● **REQUEST**: Within the material below, transcribe exactly the lines from the one holding "function meshOf(name, solid, color, roughness)" through the one holding "obj.matrix_parent_inverse = Matrix.Identity(4)", keeping both ends and skipping the rest.

** start of DATA LINES **

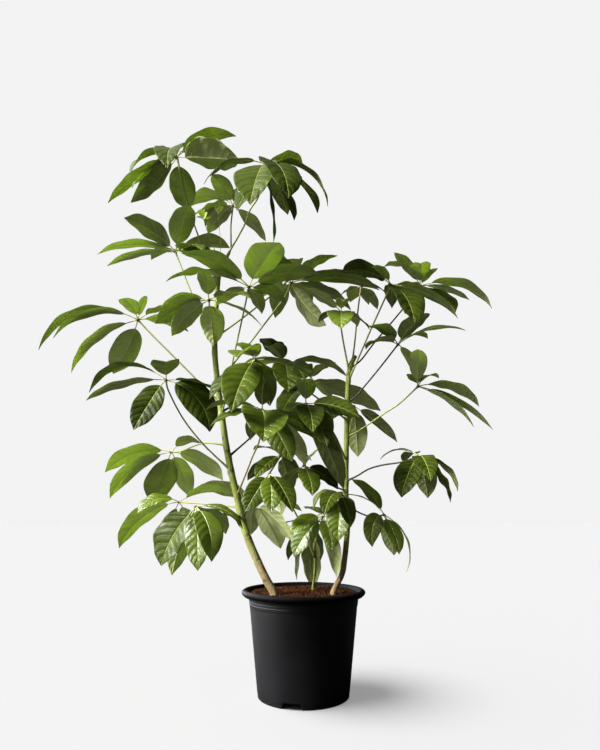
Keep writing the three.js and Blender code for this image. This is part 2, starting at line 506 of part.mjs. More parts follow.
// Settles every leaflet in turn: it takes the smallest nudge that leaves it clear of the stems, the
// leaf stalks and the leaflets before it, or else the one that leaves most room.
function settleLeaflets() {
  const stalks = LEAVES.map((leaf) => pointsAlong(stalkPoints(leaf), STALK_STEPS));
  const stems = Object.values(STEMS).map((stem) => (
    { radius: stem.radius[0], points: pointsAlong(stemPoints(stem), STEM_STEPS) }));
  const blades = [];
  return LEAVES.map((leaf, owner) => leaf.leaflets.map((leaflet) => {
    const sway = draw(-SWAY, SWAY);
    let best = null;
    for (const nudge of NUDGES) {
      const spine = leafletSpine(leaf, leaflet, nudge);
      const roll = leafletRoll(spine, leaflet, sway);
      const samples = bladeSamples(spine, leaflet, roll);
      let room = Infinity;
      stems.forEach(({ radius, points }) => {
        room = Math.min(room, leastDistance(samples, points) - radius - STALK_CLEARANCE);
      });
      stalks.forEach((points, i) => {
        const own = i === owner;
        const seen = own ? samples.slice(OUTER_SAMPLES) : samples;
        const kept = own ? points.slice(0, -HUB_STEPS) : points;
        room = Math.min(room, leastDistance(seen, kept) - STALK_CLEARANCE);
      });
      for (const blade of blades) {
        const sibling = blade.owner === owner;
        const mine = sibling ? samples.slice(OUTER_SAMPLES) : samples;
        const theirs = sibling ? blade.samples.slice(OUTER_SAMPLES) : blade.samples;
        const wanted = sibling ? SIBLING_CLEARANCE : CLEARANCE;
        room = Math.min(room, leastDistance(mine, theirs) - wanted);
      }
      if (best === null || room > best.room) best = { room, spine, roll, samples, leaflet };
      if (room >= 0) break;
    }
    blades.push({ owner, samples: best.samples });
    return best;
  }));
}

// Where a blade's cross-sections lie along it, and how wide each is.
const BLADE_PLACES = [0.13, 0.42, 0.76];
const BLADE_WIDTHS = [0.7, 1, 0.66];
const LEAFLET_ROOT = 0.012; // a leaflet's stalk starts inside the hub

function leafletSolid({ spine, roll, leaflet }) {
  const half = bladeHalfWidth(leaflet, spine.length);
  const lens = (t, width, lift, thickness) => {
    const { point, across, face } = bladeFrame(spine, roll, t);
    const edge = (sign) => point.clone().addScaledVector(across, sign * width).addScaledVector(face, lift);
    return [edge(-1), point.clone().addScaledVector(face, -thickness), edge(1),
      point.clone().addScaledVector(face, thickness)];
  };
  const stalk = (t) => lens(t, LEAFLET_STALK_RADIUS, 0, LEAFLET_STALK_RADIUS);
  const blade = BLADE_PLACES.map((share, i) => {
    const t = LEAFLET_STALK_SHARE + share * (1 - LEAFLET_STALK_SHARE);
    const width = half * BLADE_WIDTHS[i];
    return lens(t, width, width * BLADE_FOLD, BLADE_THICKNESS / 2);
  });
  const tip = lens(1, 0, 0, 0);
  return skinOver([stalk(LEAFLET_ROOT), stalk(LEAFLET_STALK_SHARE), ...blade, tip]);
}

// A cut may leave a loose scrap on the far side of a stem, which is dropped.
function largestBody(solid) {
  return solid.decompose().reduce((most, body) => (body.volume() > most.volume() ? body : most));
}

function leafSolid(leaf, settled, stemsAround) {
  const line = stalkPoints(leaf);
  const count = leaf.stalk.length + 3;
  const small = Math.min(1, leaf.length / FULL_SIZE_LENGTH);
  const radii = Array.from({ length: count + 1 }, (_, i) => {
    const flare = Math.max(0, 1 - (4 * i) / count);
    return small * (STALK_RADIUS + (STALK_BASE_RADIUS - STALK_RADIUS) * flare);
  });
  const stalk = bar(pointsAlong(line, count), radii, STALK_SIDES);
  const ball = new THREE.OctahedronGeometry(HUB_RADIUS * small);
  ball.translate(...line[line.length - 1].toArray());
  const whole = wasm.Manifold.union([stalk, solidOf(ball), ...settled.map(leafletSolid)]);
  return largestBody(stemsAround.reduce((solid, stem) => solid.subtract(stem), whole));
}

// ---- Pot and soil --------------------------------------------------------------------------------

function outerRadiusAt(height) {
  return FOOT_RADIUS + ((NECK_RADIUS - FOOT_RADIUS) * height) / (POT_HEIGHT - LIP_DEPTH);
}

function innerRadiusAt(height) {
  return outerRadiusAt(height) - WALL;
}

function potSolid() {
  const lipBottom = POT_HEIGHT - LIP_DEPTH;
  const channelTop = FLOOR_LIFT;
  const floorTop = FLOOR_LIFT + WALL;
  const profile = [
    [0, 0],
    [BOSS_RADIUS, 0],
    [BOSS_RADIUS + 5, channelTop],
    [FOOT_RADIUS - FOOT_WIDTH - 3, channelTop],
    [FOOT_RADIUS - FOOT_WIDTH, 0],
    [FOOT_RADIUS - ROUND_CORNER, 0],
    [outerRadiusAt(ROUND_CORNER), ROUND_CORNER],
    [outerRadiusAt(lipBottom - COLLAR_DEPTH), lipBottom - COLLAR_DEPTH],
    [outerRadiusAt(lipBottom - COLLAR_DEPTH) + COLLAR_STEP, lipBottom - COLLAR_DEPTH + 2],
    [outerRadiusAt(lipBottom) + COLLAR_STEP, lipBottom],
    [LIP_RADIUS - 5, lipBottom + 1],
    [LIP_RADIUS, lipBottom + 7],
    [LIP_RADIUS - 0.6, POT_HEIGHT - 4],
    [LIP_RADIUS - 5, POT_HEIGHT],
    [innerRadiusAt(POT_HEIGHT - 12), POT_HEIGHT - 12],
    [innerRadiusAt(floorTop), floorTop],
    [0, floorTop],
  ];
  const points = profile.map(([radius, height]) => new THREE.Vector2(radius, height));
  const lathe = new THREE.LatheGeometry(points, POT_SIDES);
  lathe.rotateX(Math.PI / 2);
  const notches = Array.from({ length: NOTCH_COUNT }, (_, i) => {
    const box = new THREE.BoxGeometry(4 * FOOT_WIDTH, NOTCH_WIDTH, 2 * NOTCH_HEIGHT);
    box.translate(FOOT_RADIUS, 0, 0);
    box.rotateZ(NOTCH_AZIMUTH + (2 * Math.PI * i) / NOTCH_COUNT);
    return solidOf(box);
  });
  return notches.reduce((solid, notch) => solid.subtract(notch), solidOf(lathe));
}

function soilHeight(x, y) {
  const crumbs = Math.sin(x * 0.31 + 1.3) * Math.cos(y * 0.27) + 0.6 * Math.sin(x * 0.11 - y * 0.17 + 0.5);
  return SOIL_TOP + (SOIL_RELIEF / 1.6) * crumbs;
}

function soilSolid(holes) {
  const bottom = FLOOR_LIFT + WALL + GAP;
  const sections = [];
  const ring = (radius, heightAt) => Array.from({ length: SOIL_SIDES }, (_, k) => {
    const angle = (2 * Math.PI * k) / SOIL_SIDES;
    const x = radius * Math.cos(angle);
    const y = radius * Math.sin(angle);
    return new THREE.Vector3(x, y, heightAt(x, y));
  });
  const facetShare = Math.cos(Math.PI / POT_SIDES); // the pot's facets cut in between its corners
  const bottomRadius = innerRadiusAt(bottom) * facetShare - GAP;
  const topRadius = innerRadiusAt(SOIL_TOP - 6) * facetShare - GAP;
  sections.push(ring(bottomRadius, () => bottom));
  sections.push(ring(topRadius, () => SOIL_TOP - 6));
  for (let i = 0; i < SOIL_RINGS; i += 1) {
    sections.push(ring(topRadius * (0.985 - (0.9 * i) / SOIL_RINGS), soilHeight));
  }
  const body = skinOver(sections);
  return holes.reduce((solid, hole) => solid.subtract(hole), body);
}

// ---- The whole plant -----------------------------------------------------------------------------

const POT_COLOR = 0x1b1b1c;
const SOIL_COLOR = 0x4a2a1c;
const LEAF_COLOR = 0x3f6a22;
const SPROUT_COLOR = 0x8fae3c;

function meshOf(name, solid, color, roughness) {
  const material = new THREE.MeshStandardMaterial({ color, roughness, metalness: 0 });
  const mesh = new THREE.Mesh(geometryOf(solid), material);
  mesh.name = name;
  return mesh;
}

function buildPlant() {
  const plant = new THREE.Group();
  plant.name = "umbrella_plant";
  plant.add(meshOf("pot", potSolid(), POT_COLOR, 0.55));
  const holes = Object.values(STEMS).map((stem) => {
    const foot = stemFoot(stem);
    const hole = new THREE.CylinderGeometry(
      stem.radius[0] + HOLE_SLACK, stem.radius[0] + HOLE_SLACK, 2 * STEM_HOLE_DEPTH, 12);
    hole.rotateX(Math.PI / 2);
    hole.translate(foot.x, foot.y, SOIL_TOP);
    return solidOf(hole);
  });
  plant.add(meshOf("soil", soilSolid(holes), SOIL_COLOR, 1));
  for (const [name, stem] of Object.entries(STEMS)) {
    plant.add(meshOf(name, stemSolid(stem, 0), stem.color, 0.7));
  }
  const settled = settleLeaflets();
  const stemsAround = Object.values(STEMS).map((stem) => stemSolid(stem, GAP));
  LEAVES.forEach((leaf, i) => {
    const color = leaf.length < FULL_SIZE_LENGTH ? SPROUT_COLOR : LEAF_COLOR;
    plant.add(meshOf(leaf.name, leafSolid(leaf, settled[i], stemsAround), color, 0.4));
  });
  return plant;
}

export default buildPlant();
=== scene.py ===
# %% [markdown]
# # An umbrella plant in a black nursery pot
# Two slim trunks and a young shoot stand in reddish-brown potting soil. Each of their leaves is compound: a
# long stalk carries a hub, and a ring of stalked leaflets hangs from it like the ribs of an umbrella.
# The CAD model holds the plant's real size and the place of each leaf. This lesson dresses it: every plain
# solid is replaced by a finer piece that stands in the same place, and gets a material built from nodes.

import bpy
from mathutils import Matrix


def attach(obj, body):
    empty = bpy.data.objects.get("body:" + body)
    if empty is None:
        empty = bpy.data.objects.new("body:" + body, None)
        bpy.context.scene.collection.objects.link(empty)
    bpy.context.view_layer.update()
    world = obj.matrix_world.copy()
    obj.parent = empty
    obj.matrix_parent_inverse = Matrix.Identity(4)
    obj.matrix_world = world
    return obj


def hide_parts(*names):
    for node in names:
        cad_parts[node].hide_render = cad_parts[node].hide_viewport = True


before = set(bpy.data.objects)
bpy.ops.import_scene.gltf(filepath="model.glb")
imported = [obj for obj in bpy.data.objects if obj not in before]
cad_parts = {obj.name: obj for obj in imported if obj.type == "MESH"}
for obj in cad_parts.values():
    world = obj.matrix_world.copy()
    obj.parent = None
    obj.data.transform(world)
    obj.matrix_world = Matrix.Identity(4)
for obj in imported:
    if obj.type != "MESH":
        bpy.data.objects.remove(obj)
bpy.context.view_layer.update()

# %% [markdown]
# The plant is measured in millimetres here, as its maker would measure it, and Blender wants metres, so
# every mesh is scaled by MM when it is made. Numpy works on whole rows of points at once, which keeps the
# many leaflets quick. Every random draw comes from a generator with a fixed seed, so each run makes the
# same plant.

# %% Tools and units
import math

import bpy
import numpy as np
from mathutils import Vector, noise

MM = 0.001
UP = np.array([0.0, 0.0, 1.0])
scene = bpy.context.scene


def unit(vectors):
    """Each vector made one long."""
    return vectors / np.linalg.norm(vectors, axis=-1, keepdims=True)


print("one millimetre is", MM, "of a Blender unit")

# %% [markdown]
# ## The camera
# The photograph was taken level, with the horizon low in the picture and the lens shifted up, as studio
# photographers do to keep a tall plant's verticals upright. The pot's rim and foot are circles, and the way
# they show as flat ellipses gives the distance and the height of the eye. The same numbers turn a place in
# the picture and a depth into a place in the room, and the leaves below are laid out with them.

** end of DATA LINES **

● **TASK OUTPUT**:
function meshOf(name, solid, color, roughness) {
  const material = new THREE.MeshStandardMaterial({ color, roughness, metalness: 0 });
  const mesh = new THREE.Mesh(geometryOf(solid), material);
  mesh.name = name;
  return mesh;
}

function buildPlant() {
  const plant = new THREE.Group();
  plant.name = "umbrella_plant";
  plant.add(meshOf("pot", potSolid(), POT_COLOR, 0.55));
  const holes = Object.values(STEMS).map((stem) => {
    const foot = stemFoot(stem);
    const hole = new THREE.CylinderGeometry(
      stem.radius[0] + HOLE_SLACK, stem.radius[0] + HOLE_SLACK, 2 * STEM_HOLE_DEPTH, 12);
    hole.rotateX(Math.PI / 2);
    hole.translate(foot.x, foot.y, SOIL_TOP);
    return solidOf(hole);
  });
  plant.add(meshOf("soil", soilSolid(holes), SOIL_COLOR, 1));
  for (const [name, stem] of Object.entries(STEMS)) {
    plant.add(meshOf(name, stemSolid(stem, 0), stem.color, 0.7));
  }
  const settled = settleLeaflets();
  const stemsAround = Object.values(STEMS).map((stem) => stemSolid(stem, GAP));
  LEAVES.forEach((leaf, i) => {
    const color = leaf.length < FULL_SIZE_LENGTH ? SPROUT_COLOR : LEAF_COLOR;
    plant.add(meshOf(leaf.name, leafSolid(leaf, settled[i], stemsAround), color, 0.4));
  });
  return plant;
}

export default buildPlant();
=== scene.py ===
# %% [markdown]
# # An umbrella plant in a black nursery pot
# Two slim trunks and a young shoot stand in reddish-brown potting soil. Each of their leaves is compound: a
# long stalk carries a hub, and a ring of stalked leaflets hangs from it like the ribs of an umbrella.
# The CAD model holds the plant's real size and the place of each leaf. This lesson dresses it: every plain
# solid is replaced by a finer piece that stands in the same place, and gets a material built from nodes.

import bpy
from mathutils import Matrix


def attach(obj, body):
    empty = bpy.data.objects.get("body:" + body)
    if empty is None:
        empty = bpy.data.objects.new("body:" + body, None)
        bpy.context.scene.collection.objects.link(empty)
    bpy.context.view_layer.update()
    world = obj.matrix_world.copy()
    obj.parent = empty
    obj.matrix_parent_inverse = Matrix.Identity(4)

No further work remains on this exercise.